Welcome to the California Trade Report, Beacon Economics’ monthly analysis of California’s international trade activity. This report analyzes data released by the U.S. Census Bureau’s Foreign Trade Division and pinpoints important trends in the state’s import/export industry, identifying potential effects on the state’s economy. The report is only a sampling of the kind of economic research and data analysis available from Beacon Economics.
California Export Surge Continues
November 14, 2013 – California’s exporters turned in another strong showing in September, according to a Beacon Economics’ analysis of foreign trade data released this morning by the U.S. Commerce Department.
For the month of September, the state’s merchandise export trade totaled $13.78 billion, a nominal 7.1% increase over the $12.87 billion in exports recorded in September 2012. By comparison, exporters in Texas managed only a 3.9% gain over the same period.
The uptick in California was led by a solid $380 million increase in manufactured exports, which rose by 4.6% to $8.80 billion from $8.42 billion last September.
Meanwhile, the state’s exports of non-manufactured goods (chiefly agricultural produce and raw materials) grew by $260 million, up 17.2% to $1.77 billion from $1.51 billion last year. Re-exports were up by $270 million, from $2.94 billion to $3.21 billion, an increase of 9.2%. Year-to-date, California’s $122.96 billion merchandise export trade is running slightly ahead of the $121.14 billion recorded in the same period last year.
“Given the generally sclerotic state of much of the global economy these days, September’s numbers could almost be described as gravity-defying,” said Jock O’Connell, Beacon Economics’ International Trade Adviser.
The strong August showing boosted California’s export tally during the year’s first eight months to $109.18 billion, marginally ahead of the $108.27 billion recorded in the same period last year.
The analysis cautions against reading too much into month-to-month fluctuations in state export statistics. Significant variations may be attributable to unusual or exceptional one-off trades and may not be indicative of underlying trends. For that reason, Beacon Economics compares the latest three months (i.e., July-September) for which data are available with the corresponding period in the previous year.
Mexico remained California’s single largest export market during the latest quarter, even though exports to our southern neighbor were off by 2.8% to $6.19 billion. Exports to Canada were up 10.2% to $4.86 billion, while shipments to China increased by 19.9% to $4.17 billion. Japan (down 1.7% to $3.08 billion) and South Korea (up 9.0% to $1.9 billion) rounded out California’s ‘Top Five’ export destinations in the latest quarter.
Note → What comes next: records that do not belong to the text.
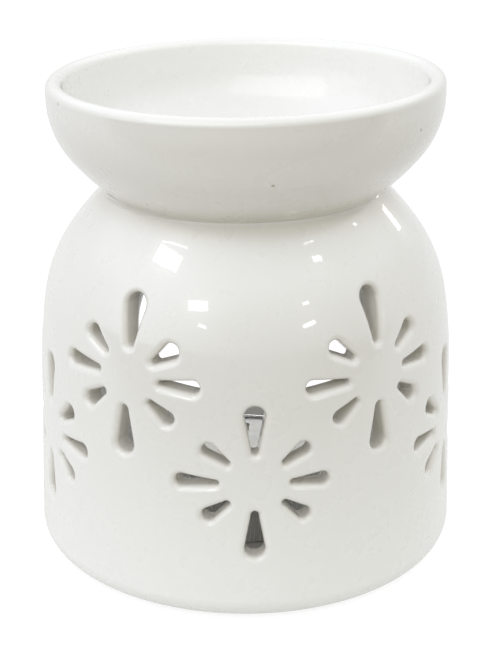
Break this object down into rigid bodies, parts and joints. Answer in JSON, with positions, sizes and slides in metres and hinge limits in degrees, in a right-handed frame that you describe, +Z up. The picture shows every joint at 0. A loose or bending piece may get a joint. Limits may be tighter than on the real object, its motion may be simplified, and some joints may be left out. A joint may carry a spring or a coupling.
{
  "type": "essential oil burner",
  "caption": "Domed glazed ceramic oil burner with flowers cut through its wall, an open arch at the back, a shallow oil dish on top and a tealight inside.",
  "frame": {"origin": "centre of the base, on the surface the burner stands on", "axes": "+Z up, -Y to the front (the flower that faces the viewer), +Y to the open arch at the back"},
  "size_m": [0.101, 0.101, 0.1147],
  "materials": {
    "glaze": "gloss white glaze",
    "cup_metal": "thin pressed foil, bright",
    "wax": "waxy, satin",
    "tab_metal": "plain tin plate",
    "wick_cotton": "waxed cotton cord"
  },
  "bodies": {
    "burner": {"burner_body": "glaze", "oil_dish": "glaze", "neck_bead": "glaze"},
    "tealight": {"tealight_cup": "cup_metal", "tealight_wax": "wax", "wick_tab": "tab_metal", "tealight_wick": "wick_cotton"}
  },
  "joints": [
    {"name": "tealight_slide", "type": "slide", "parent": "burner", "child": "tealight", "axis": [0, 0.9511, 0.309], "range_m": [0, 0.082]}
  ]
}
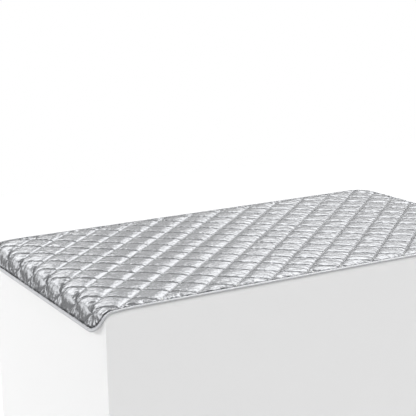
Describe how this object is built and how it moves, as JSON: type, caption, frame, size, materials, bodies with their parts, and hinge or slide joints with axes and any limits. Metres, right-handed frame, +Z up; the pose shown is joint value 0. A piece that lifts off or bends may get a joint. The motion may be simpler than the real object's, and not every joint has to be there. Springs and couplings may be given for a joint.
{
  "type": "ironing pad",
  "caption": "Quilted heat-reflecting ironing pad laid on a flat top, with bound edges, folds across it and one end hanging over the edge as a short flap.",
  "frame": {"origin": "middle of the underside of the middle third, on the plane the pad lies on", "axes": "+X along the pad to the right, away from the hanging flap, +Y to the rear, +Z up out of the silver face"},
  "size_m": [0.8327, 0.48, 0.0399],
  "materials": {
    "aluminised_cloth": "woven cloth with an aluminium coating, silver, half-matt metallic sheen with fine creases",
    "polyester_wadding": "white needled polyester wadding, matt",
    "backing_cloth": "light grey plain woven backing cloth, matt",
    "binding_tape": "bias tape of the silver cloth, folded round the edge, slightly brighter and smoother"
  },
  "bodies": {
    "middle_third": {"face_cloth_middle": "aluminised_cloth", "wadding_middle": "polyester_wadding", "backing_cloth_middle": "backing_cloth", "edge_binding_middle_front": "binding_tape", "edge_binding_middle_rear": "binding_tape"},
    "left_third": {"face_cloth_left": "aluminised_cloth", "wadding_left": "polyester_wadding", "backing_cloth_left": "backing_cloth", "edge_binding_left_front": "binding_tape", "edge_binding_left_rear": "binding_tape"},
    "right_third": {"face_cloth_right": "aluminised_cloth", "wadding_right": "polyester_wadding", "backing_cloth_right": "backing_cloth", "edge_binding_right": "binding_tape"},
    "flap": {"face_cloth_flap": "aluminised_cloth", "wadding_flap": "polyester_wadding", "backing_cloth_flap": "backing_cloth", "edge_binding_flap": "binding_tape"}
  },
  "joints": [
    {"name": "left_fold", "type": "hinge", "parent": "middle_third", "child": "left_third", "pos_m": [-0.145, 0, 0.0082], "axis": [0, 1, 0], "range_deg": [0, 179.95]},
    {"name": "right_fold", "type": "hinge", "parent": "middle_third", "child": "right_third", "pos_m": [0.145, 0, 0.0054], "axis": [0, -1, 0], "range_deg": [0, 179.95]},
    {"name": "flap_lift", "type": "hinge", "parent": "left_third", "child": "flap", "pos_m": [-0.3949, 0, 0.0004], "axis": [0, 1, 0], "range_deg": [0, 70]}
  ]
}
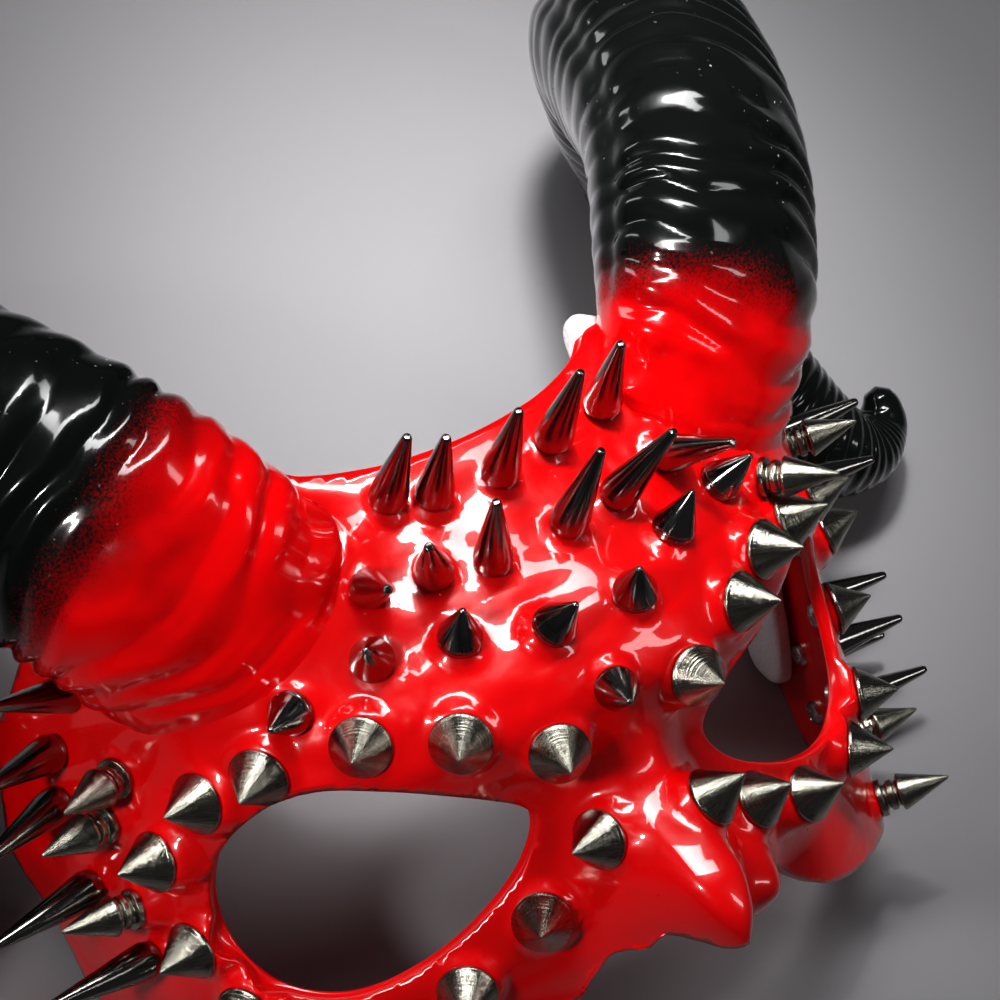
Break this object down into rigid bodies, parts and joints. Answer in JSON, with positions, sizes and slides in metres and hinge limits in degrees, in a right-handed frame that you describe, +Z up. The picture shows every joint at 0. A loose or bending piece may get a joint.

Regionally, California’s exports to Pacific Rim markets grew by 7.5% to $16.21 billion. Despite Europe’s embrace of austerity, exports to the European Union rose by 12.3% to $6.88 billion. California exports to Latin America and the Caribbean (excluding Mexico) rose just 2.7% to $2.59 billion, while exports to India jumped 65.5% to $1.67 billion. California’s export trade with sub-Saharan Africa is comparatively negligible at $0.23 billion during the last quarter.
The latest three-month period saw significant increases of exports of aerospace equipment (up 49.7% to $2.74 billion), communications gear (up 27.9% to $2.51 billion), fruits and tree nuts (up 25.5% to $2.22 billion), and petroleum products (up 38.1% to $2.03 billion).
Despite a 6.1% fall-off, exports of semiconductor and electric components totaled $2.70 billion in the last quarter, while exports of scientific instruments rose slightly to $2.53 billion.
Reflecting the lingering turmoil in the personal computer industry, California’s exports of computer equipment fell 21.3% in the quarter to $2.40 billion.
Beacon Economics’ outlook for the remainder of the year is guardedly positive. “California’s exporters continue to display remarkable resourcefulness in coping with adverse market conditions abroad,” O’Connell said. “Still, we can’t overlook the fact that several of our major trading partners are grasping for formulas for sustained growth.”